9 Responses to Leading beer trends for 2008: No. 4a*

  1. Stonch December 19, 2007 at 8:24 am #

    I dislike these certifications.

  2. Bob Skilnik December 19, 2007 at 8:36 am #

    Stonch, I’m with you. Try finding a job as a “beer guy” or beer sommelier at a restaurant. Sure, you’ll hear the isolated story, usually out of New York, of somebody who has the coveted position, but I’m sure there’s more behind the story than what the newspaper reporter is cramming into a column. Heck, I’ve eaten at some great 4-star restaurants in my life in the U.S and Europe and I’ve probably met 3 wine sommeliers, total.

    Think someone will pay you living wages while you explain what beer goes best with your cheese nachos?

  3. SteveH December 19, 2007 at 10:09 am #

    I don’t know, bith Randy and Ray have been around this little craft beer revolution for a long time (as you well know, Bob). Do you suppose this is a next step in giving beer a better limelight? Or is it just a money-making scheme from the Chicago boys? 😉

  4. Bob Skilnik December 19, 2007 at 5:35 pm #

    I don’t know SteveH; what do you think? I’ve been around a long time myself, and I’ve watched the whole craft idea bastardized. Do they have positions lined up for “graduates” or does this just make you a BMOC (Big Man On Craft) with fellow geeks?

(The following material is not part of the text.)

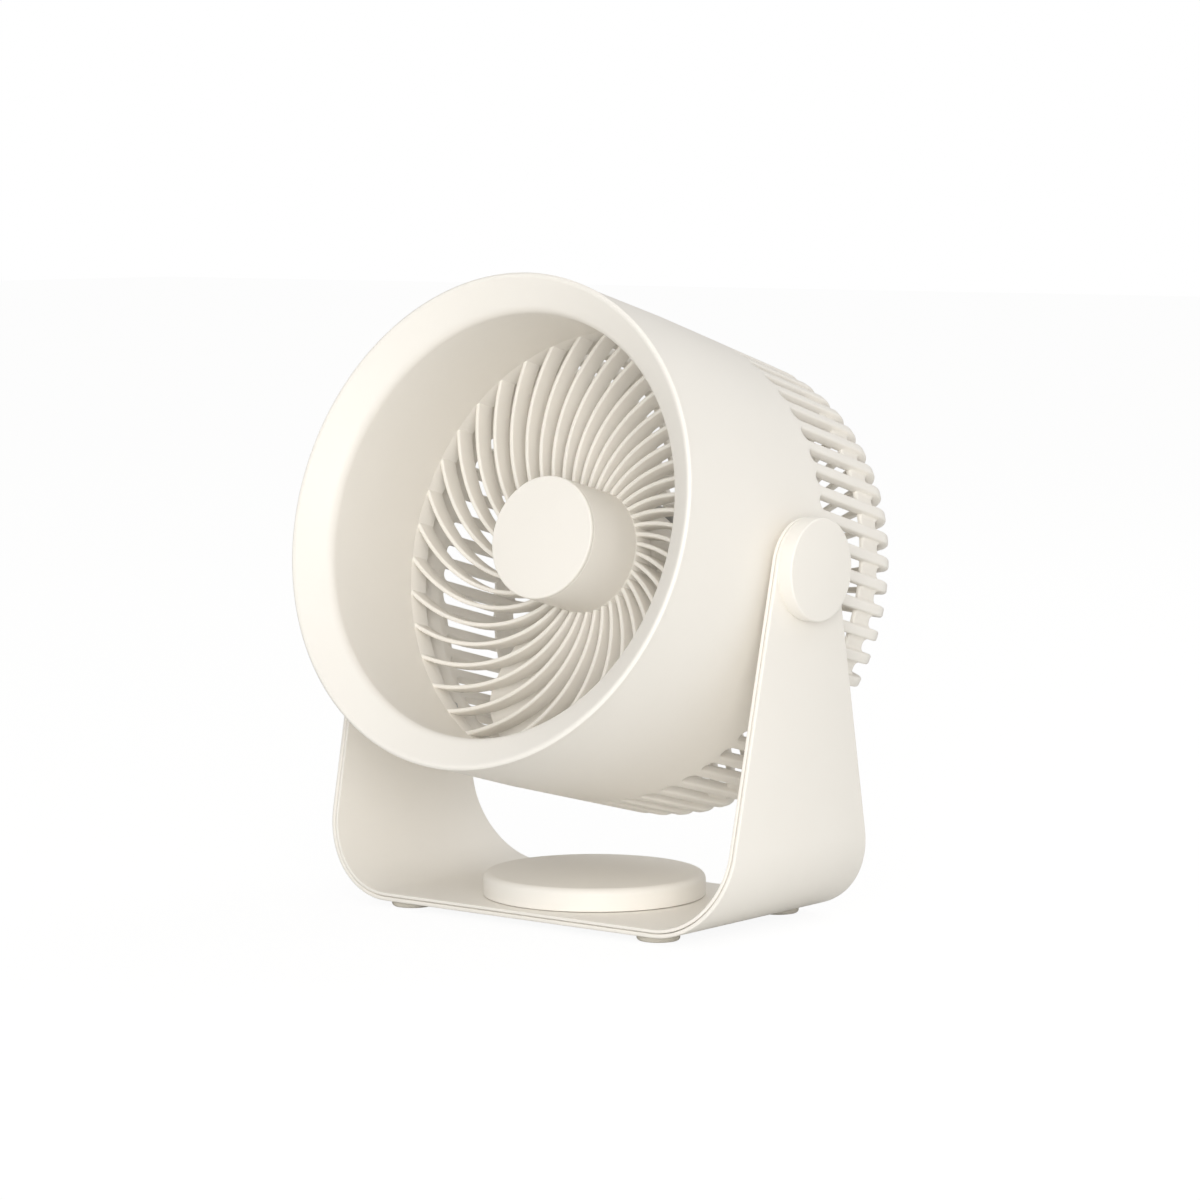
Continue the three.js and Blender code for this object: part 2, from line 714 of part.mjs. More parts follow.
function housingScrews() {
  const headAt = grilleEnd + seatGap + lugDepth + seatGap;
  corners.forEach((angle, i) => {
    const piece = screw(headAt - ductEnd + housingScrewGrip).scale(smallScrew, 1, smallScrew);
    piece.translate(0, headAt, 0);
    addPiece(fromRim, `housing_screw_${i + 1}`, atAngle(piece, towerCircle, angle), steel);
  });
}

// ---- rotor

// A blade as a bent plate: u runs outwards, v from its leading to its trailing edge.
function blade(turn) {
  const geometry = new THREE.BoxGeometry(1, 1, 1, 5, 6, 1);
  const position = geometry.attributes.position;
  for (let i = 0; i < position.count; i += 1) {
    const u = position.getX(i) + 0.5;
    const v = position.getY(i);
    const radius = wheelHubRadius - reachPast + u * (wheelRadius - wheelHubRadius + reachPast);
    const narrowing = bladeRootShare * (1 - u) + bladeTipShare * Math.max(0, u - bladeTipFrom);
    const angle = radians(turn + v * bladeSweep * (1 - narrowing) + bladeSkew * u * u);
    const rise = bladeRise + (bladeTipRise - bladeRise) * u;
    const camber = bladeCamber * (1 - 4 * v * v) * u;
    const middle = wheelHubFront + wheelHubDepth / 2 + v * rise - camber;
    const y = middle + position.getZ(i) * bladeThickness;
    position.setXYZ(i, radius * Math.cos(angle), y, radius * Math.sin(angle));
  }
  return geometry;
}

function rotor() {
  const wheelBack = wheelHubFront + wheelHubDepth;
  const bore = shaftRadius + shaftGap;
  const boss = bore + wheelBossWall;
  const inside = wheelHubRadius - wheelHubWall;
  const ceiling = wheelHubFront + wheelHubEdge;
  const hubCup = turned([
    [bore, wheelHubFront], [wheelHubRadius - wheelHubEdge, wheelHubFront], [wheelHubRadius, ceiling],
    [wheelHubRadius, wheelBack], [inside, wheelBack], [inside, ceiling], [boss, ceiling],
    [boss, wheelBack - wheelBossShort], [bore, wheelBack - wheelBossShort],
  ], hidden);
  let wheel = toSolid(hubCup);
  for (let i = 0; i < bladeCount; i += 1) {
    wheel = wheel.add(toSolid(blade(bladeTurnAtRest + (i * 360) / bladeCount)));
  }
  addPiece(fromRim, 'impeller', toGeometry(wheel), cream);
  const shaftEnd = 2 * motorMiddle() - motorFront - motorWall / 2;
  addPiece(fromRim, 'motor_shaft', rod(shaftRadius, shaftFront, shaftEnd, coarse), steel);
  const nutBack = wheelHubFront - seatGap;
  const nut = outlineShape(arc(0, 0, nutRadius, 0, 300, 5)); // hexagon, with a bore of 12 sides
  nut.holes.push(new THREE.Path(outlineShape(arc(0, 0, bore, 0, 330, 11)).getPoints()));
  addPiece(fromRim, 'blade_nut', slabY(nut, nutBack - nutHeight, nutBack), brassLook);
  const coreFrom = motorMiddle() - coreLength / 2;
  const core = rod(rotorRadius, coreFrom, coreFrom + coreLength, hidden, bore);
  addPiece(fromRim, 'rotor_core', core, darkSteel);
}

// ---- motor

function motorMiddle() {
  return motorFront + motorHalfLength + seatGap / 2;
}

// Front half of the casing: a cup with a pocket for the bearing.
function motorShell() {
  const inside = motorFront + motorWall + seatGap;
  const pocket = bearingRadius + seatGap;
  const bore = shaftRadius + 2 * shaftGap;
  return turned([
    [bore, motorFront], [motorRadius, motorFront], [motorRadius, motorFront + motorHalfLength],
    [motorRadius - motorWall, motorFront + motorHalfLength], [motorRadius - motorWall, inside],
    [pocket + motorWall, inside], [pocket + motorWall, inside + bearingWidth],
    [pocket, inside + bearingWidth], [pocket, motorFront + motorWall], [bore, motorFront + motorWall],
  ], hidden);
}

// The same shape at the other end of the motor.
function mirroredMotor(geometry) {
  return geometry.clone().rotateX(Math.PI).translate(0, 2 * motorMiddle(), 0);
}

function motor() {
  const shell = motorShell();
  const shellHole = rod(screwBore, plateDepth - 2 * motorScrewGrip, plateDepth, coarse);
  const rearHoles = motorScrewAngles().map((angle) => atAngle(shellHole, motorScrewCircle, angle));
  addPiece(fromRim, 'motor_front_shell', shell, darkSteel);
  const rear = cut(toSolid(mirroredMotor(shell)), rearHoles);
  addPiece(fromRim, 'motor_rear_shell', toGeometry(rear), darkSteel);
  const bearingFrom = motorFront + motorWall + seatGap;
  const bearingEnd = bearingFrom + bearingWidth;
  const bearing = rod(bearingRadius, bearingFrom, bearingEnd, hidden, shaftRadius + shaftGap);
  addPiece(fromRim, 'bearing_front', bearing, steel);
  addPiece(fromRim, 'bearing_rear', mirroredMotor(bearing), steel);
  const coreFrom = motorMiddle() - coreLength / 2;
  const core = rod(coreRadius, coreFrom, coreFrom + coreLength, hidden, coreBore);
  addPiece(fromRim, 'stator_core', core, darkSteel);
  const windingBack = coreFrom - seatGap;
  const windingBore = coreBore + windingInset;
  const windingFront = windingBack - windingLength;
  const winding = rod(coreRadius - windingStep, windingFront, windingBack, hidden, windingBore);
  addPiece(fromRim, 'winding_front', winding, copper);
  addPiece(fromRim, 'winding_rear', mirroredMotor(winding), copper);
  const headAt = plateDepth + plateWall + seatGap;
  motorScrewAngles().forEach((angle, i) => {
    const piece = screw(headAt - plateDepth + motorScrewGrip).translate(0, headAt, 0);
    addPiece(fromRim, `motor_screw_${i + 1}`, atAngle(piece, motorScrewCircle, angle), steel);
  });
}

// ---- controls on the back

function controls() {
  const coverFrom = drumDepth - coverThickness;
  const coverBack = drumDepth;
  const disc = rod(cupRadius - cupWall - seatGap, coverFrom, coverBack, medium);
  const atBottom = (geometry) => atAngle(geometry, inletBelow, -90);
  const through = (radius, facets) => rod(
    radius, coverFrom - reachPast, coverBack + reachPast, facets);
  const openings = [
    through(spindleRadius + 2 * shaftGap, bored), atBottom(through(inletRadius + shaftGap, bored)),
    ...[0, 180].map((angle) => atAngle(through(screwBore, coarse), coverScrewCircle, angle)),
  ];
  addPiece(fromRim, 'control_cover', toGeometry(cut(toSolid(disc), openings)), cream);
  [0, 180].forEach((angle, i) => {
    const piece = screw(coverThickness + coverScrewGrip).translate(0, coverBack + seatGap, 0);
    addPiece(fromRim, `cover_screw_${i + 1}`, atAngle(piece, coverScrewCircle, angle), steel);
  });
  const knobFrom = coverBack + knobLift;
  const knobTop = knobFrom + knobHeight - knobGripHeight;
  const spindleFrom = coverFrom - spindleLength / 2;
  const spindleTo = spindleFrom + spindleLength;
  const switchBack = coverFrom - seatGap;
  const switchBox = new THREE.BoxGeometry(switchSide, switchDepth, switchSide);
  switchBox.translate(0, switchBack - switchDepth / 2, 0);
  const switchBore = rod(spindleRadius + shaftGap, spindleFrom - seatGap, coverBack, coarse);
  addPiece(fromRim, 'speed_switch', toGeometry(cut(toSolid(switchBox), [switchBore])), blackPlastic);
  addPiece(fromRim, 'knob_spindle', rod(spindleRadius, spindleFrom, spindleTo, coarse), steel);
  const knobBody = turned([
    [0, knobFrom], [knobRadius, knobFrom], [knobRadius - knobEdge, knobTop], [0, knobTop],
  ], medium);
  const gripHeight = knobHeight - knobEdge;
  const grip = new THREE.BoxGeometry(knobGripWidth, gripHeight, 2 * knobRadius - 3 * knobEdge);
  grip.translate(0, knobFrom + knobEdge + gripHeight / 2, 0);
  const knobBore = rod(spindleRadius + shaftGap, knobFrom - reachPast, spindleTo + seatGap, coarse);
  addPiece(fromRim, 'speed_knob', toGeometry(cut(join(knobBody, grip), [knobBore])), cream);
  const inletBack = coverBack + inletProud;
  const pocketFloor = inletBack - inletPocket;
  addPiece(fromRim, 'power_inlet', atBottom(turned([
    [0, inletBack - inletLength], [inletRadius, inletBack - inletLength], [inletRadius, inletBack],
    [inletBore, inletBack], [inletBore, pocketFloor], [inletPin, pocketFloor],
    [inletPin, inletBack - inletPinShort], [0, inletBack - inletPinShort],
  ], bored)), blackPlastic);
}

// ---- tilt pivots: a bolt through each arm, screwed into a brass insert in the drum

function pivots() {
  const bore = boltRadius + shaftGap;
  const springFrom = pivotBossX + seatGap;
  const headFrom = springFrom + springWasherHeight + seatGap;
  const washerFrom = headBossX + seatGap;
  const bolt = turned([
    [0, boltEndX], [boltRadius, boltEndX], [boltRadius, headFrom], [boltHeadRadius, headFrom],
    [boltHeadRadius, headFrom + boltHeadHeight], [0, headFrom + boltHeadHeight],
  ], coarse);
  const ring = (radius, from, height) => rod(radius, from, from + height, hidden, bore);
  const pieces = [
    ['pivot_bolt', bolt, steel],
    ['spring_washer', ring(boltHeadRadius, springFrom, springWasherHeight), steel],
    ['friction_washer', ring(frictionWasherRadius, washerFrom, frictionWasherHeight), rubber],
    ['pivot_insert', ring(insertRadius, headBossX - seatGap - insertLength, insertLength), brassLook],
  ];
  pieces.forEach(([name, geometry, look]) => {
    bothArms(alongX(geometry)).forEach((shape, i) => {
      addPiece(head, `${name}_${['right', 'left'][i]}`, shape, look);
    });
  });
}

standShells();
feet();
baseDisc();
pivotCaps();
frontRing();
rearHousing();
frontGrille();
hub();
housingScrews();
rotor();
motor();
controls();
pivots();

// The origin is on the floor, midway between the foremost and the rearmost point.
fan.updateMatrixWorld(true);
const reach = new THREE.Box3().setFromObject(fan, true);
fan.position.y = -(reach.min.y + reach.max.y) / 2;

export default fan;
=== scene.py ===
import json
import math
import bmesh
import bpy
from mathutils import Matrix, Vector


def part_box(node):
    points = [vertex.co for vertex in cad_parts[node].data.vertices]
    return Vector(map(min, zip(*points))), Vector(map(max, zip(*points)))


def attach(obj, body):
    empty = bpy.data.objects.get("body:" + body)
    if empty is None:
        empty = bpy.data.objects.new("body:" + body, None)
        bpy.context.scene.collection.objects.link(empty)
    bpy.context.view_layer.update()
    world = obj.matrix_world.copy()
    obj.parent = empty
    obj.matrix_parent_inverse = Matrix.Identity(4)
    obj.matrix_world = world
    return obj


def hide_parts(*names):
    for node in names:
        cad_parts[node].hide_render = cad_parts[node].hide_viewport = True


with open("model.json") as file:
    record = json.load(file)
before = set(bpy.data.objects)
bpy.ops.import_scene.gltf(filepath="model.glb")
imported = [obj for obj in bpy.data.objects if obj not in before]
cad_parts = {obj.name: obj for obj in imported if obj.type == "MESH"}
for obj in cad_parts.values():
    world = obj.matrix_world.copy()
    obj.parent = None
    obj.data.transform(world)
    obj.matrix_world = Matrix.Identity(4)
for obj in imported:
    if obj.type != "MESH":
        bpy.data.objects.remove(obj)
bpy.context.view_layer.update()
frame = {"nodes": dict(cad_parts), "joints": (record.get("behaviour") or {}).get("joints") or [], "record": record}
joints = {joint["name"]: joint for joint in frame["joints"]}
pivot = Vector(joints["head_tilt"]["pos_m"]) * 1000  # every size below is in mm
print("frame loaded,", len(frame["nodes"]), "nodes")

headPose = {"tilt": 15, "rimAhead": 80.3}  # degrees at rest, and mm from the pivot to the rim
quarter = math.pi / 2
corners = (45, 135, 225, 315)  # degrees, for what sits at four corners
onStand = Matrix.Translation((0, pivot.y, 0))
onHead = (Matrix.Translation(pivot) @ Matrix.Rotation(-math.radians(headPose["tilt"]), 4, "X")
          @ Matrix.Translation((0, -headPose["rimAhead"], 0)))
upright = onStand @ Matrix.Rotation(quarter, 4, "X")  # turned shapes stand up
outRight = Matrix.Translation(pivot) @ Matrix.Rotation(-quarter, 4, "Z")  # and lie along the pivots
outLeft = Matrix.Translation(pivot) @ Matrix.Rotation(quarter, 4, "Z")


class Wire:  # a node's output that can take part in a sum
    def __init__(self, finish, socket):
        self.finish = finish
        self.socket = socket

    def combined(self, operation, first, second):
        return self.finish.node("ShaderNodeMath", {"operation": operation}, {0: first, 1: second})

    def __add__(self, other):
        return self.combined("ADD", self, other)

    def __radd__(self, other):
        return self.combined("ADD", other, self)

    def __sub__(self, other):
        return self.combined("SUBTRACT", self, other)

    def __rsub__(self, other):
        return self.combined("SUBTRACT", other, self)

    def __mul__(self, other):
        return self.combined("MULTIPLY", self, other)

    def __rmul__(self, other):
        return self.combined("MULTIPLY", other, self)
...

    How will this give beer a better limelight? As I said; show me a restaurant (hey, how about in Chicago?) that will pay $35-$40K for some beer sommelier?

    I remember years ago when homebrewers and craft beer drinkers were supposed to be different. We weren’t like those wine snobs. We made homebrews anyway we wanted. Now there are competitions that force contestants to follow artificial guidelines; the GABF has so many categories and sub-categories of beer styles that you have to laugh (C’mon, really…what the hell is a AMBER HYBRID BEER?)

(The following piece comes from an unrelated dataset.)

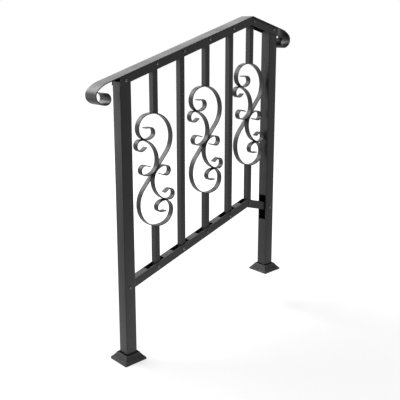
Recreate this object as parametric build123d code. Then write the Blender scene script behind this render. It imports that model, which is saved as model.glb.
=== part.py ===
from build123d import *
import math
import os

# A bolted steel stair handrail: two square posts on base plates, a sloping handrail that bends
# down again before the upper post, a parallel bottom rail, and five pickets, three of which
# carry a scroll ornament bent from flat bar. Millimetres, +Z up. X runs from the lower post to
# the upper post, Y away from the viewer, and the origin is under the lower base plate's middle.

# Overall layout
post_spacing = 648.0
foot_rise = 134.0
rail_height = 907.5
upper_rail_gain = 2.5
rise_angle = 17.6
fall_angle = 15.95

# Clearances, and how far a cutting shape runs past what it cuts
seat = 0.2
slip = 0.4
weld_gap = 0.2
bolt_play = 0.25
cut_past = 1.0

# Posts
post_size = 40.0
post_wall = 1.5
post_corner = 2.5
ear_gap = 1.5
notch_below_bolt = 3.5
post_slot_side_room = 3.5
post_slot_end_room = 32.75
lower_bolt_drop = 20.0
upper_bolt_drop = 13.5

# Base plates and their covers
flange_margin = 19.5
flange_thickness = 4.0
flange_corner = 4.0
anchor_hole = 9.0
anchor_margin = 8.0
cover_wall = 2.0
cover_lip = 4.5
cover_lip_step = 0.5
cover_height = 24.0
cover_post_gap = 3.5
cover_rim = 2.5
cover_inner_corner = 3.0

# Handrail: a flat bar on a channel
bar_overhang = 5.6
bar_thickness = 3.0
channel_wall = 1.5
channel_depth = 25.0
lower_curl_start = 67.6
upper_curl_start = 40.8
curl_bends = ((87.9, 25.2), (23.2, 95.1), (35.8, 48.3), (16.1, 139.0))
curl_tip = 6.0

# Bottom rail
rail_gap = 661.0
rail_depth = 27.5
rail_wall = 1.5
rail_end_inset = 8.0
rail_slot_before = 43.0
rail_slot_after = 27.0
rail_slot_play = 0.75
rail_slot_lip = 2.25

# Pickets, the last one a shorter pitch from its neighbour than the even bays before it
picket_size = 19.0
picket_wall = 1.2
first_picket = 118.0
even_bays = 3
last_bay = 99.5
last_picket_to_post = 102.0
picket_bolt_drop = 13.5
picket_end_gap = 1.0
scroll_pickets = (0, 2, 4)

# Scroll ornament, as bends of the flat bar's centre line: radius and turn in degrees
scroll_drop = 345.0
scroll_thickness = 3.0
scroll_slope = 48.3
scroll_straight = 69.7
scroll_bends = ((77.6, 150.4), (43.3, 70.7), (34.8, 127.6), (16.3, 143.0))
scroll_tip = 18.6
c_heading = 213.7
c_first_straight = 13.3
c_bends = ((17.35, 217.9), (68.3, 93.9), (41.65, 102.35), (15.5, 178.0))
c_last_straight = 16.6

# Bolts and nuts
bolt_size = 6.0
bolt_head = 10.0
bolt_head_height = 3.0
bolt_head_bevel = 1.8
nut_flats = 10.0
nut_height = 5.0
thread_past_nut = 1.5

# Sizes that follow from those above. The bend is where the two slopes meet.
rise, fall = math.radians(rise_angle), math.radians(fall_angle)
total_rise = foot_rise + upper_rail_gain
bend_x = (total_rise + post_spacing * math.tan(fall)) / (math.tan(rise) + math.tan(fall))
peak_z = rail_height + bend_x * math.tan(rise)
post_half = post_size / 2
post_inside = post_size - 2 * post_wall
flange_size = post_size + 2 * flange_margin
anchor_spacing = post_size + 2 * anchor_margin
channel_width = post_size + 2 * (slip + channel_wall)
bar_width = channel_width + 2 * bar_overhang
rail_underside = bar_thickness + seat
channel_inside = rail_underside + channel_wall
channel_bottom = rail_underside + channel_depth
rail_width = picket_size + 2 * (rail_slot_play + rail_slot_lip)
post_slot_width = rail_width + 2 * post_slot_side_room
post_slot_height = rail_depth + 2 * post_slot_end_room
last_picket = post_spacing - last_picket_to_post
picket_pitch = (last_picket - last_bay - first_picket) / even_bays
picket_x = [first_picket + picket_pitch * bay for bay in range(even_bays + 1)] + [last_picket]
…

    The whole things gotten out of hand. You can’t even enjoy a beer with a hot dog anymore. Now it has to be a Belgian farm ale with a sausage smoked with dried edelweiss leaves from the foothills of the Alps and garnished with young hop shoots.

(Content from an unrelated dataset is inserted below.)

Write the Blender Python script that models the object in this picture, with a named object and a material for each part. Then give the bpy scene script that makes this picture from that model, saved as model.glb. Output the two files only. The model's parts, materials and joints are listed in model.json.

  5. Matt December 19, 2007 at 8:59 pm #

    Bob, you can grab an old style and a polish over at Wrigley, but me, I like your sausage and farmhouse ale pairing. Delish!
    If beer here in America should continue to be veiwed in all it’s “blue collared glory”, then there is no room for GABF, Cicerone’s and the like. But I’d like to think we can and should change the image of the beer we drink/make. Even if it is difficult/hard work/tedious or sometimes silly to some.

  6. danno December 19, 2007 at 9:43 pm #

    considering that megaswill probably employs the most people in the target industry (“individuals in the wholesale and retail beer trades”), how will Bud, Miller, et al deal with this? “Flavor Wheel?!? aroma??? what are these things you speak of???”

    I’m all for certifications, although like anything else, test taking skills do not neccesarily mean that you will be any good at actually evaluating anything. I’m a BJCP judge, and there are beginner judges that have better tasting skills than some of the high ranking judges I’ve come across…

    I believe that more emphasis should be given to the historical reasons beer evolved the way it did (different cities brewed different beer because of their water, in case someone reading this doesn’t know what I’m talking about…) that way, people would know that an Alt, which is an amber hybrid, is that way because the water of Dusseldorf is more carbonic than that of Pilzn, and less than that of Munich. which means that they didn’t need to use as much roasted malt to balance the pH and get a more efficient mash. and, the color ended up in the amber range…

  7. Boak December 20, 2007 at 1:11 am #

    Presumably the target market for the course about beer is people working in bars etc. I’m all for better promotion and education about beer amonst the people who should know about it – but I’m interested in how this will get to the target audience. Let me put it this way; if you own a restaurant or even a bar and don’t know a lot about beer, you presumably don’t rate beer as a culinary experience. Therefore, what is going to get you on this course?

    But then, perhaps this is a sign of how far things have come in the US (I know nothing about it, obviously!) – do more people, not just beer geeks, feel they need to know something about beer? Is the fact that there is a perceived market for this course a symbol of the revolution?

    I don’t really know much about how bars etc work in the US, having never been there, but the lack of basic knowledge in the UK startles me. A chap running a beer stall at a Christmas market didn’t know what bottle-conditioned meant, and it’s obvious that loads of pubs don’t know how to keep casks.

  8. Stan Hieronymus December 20, 2007 at 5:28 am #

    Is the fact that there is a perceived market for this course a symbol of the revolution?

    I would say yes.

    Part of this is driven from within the industry, certainly the MBAA program. It appears to be something of a work in progress, but a key phrase is “proper serving techniques for those who distribute and serve beer.”

    Also, the Brewers Association will release a “comprehensive manual addressing draft beer dispensing and serving” in the first quarter of 2008.

  9. SteveH December 20, 2007 at 6:27 am #

    You can’t even enjoy a beer with a hot dog anymore. Now it has to be a Belgian farm ale with a sausage smoked with dried edelweiss leaves from the foothills of the Alps and garnished with young hop shoots.

    Personally, I think the beauty lies in that there can be room for both (if we all allow it to happen).

    As for the GABF contests, no one says home-brewers need to enter, right? And it’s you (we) H-Bers making beer “any way you want” that spawned such categories as Amber Hybrid — and that’s not to suggest either is a wrong step to follow.

    Getting back to professional Cicerones, I’d say we’re at the dawn of that age right now. To a point, what’s the history of the Sommelier and how long did it take the title to be accepted? Does it mean we’re becoming snobs, or just starting to make the respect for the drink more apparant? That’s the question.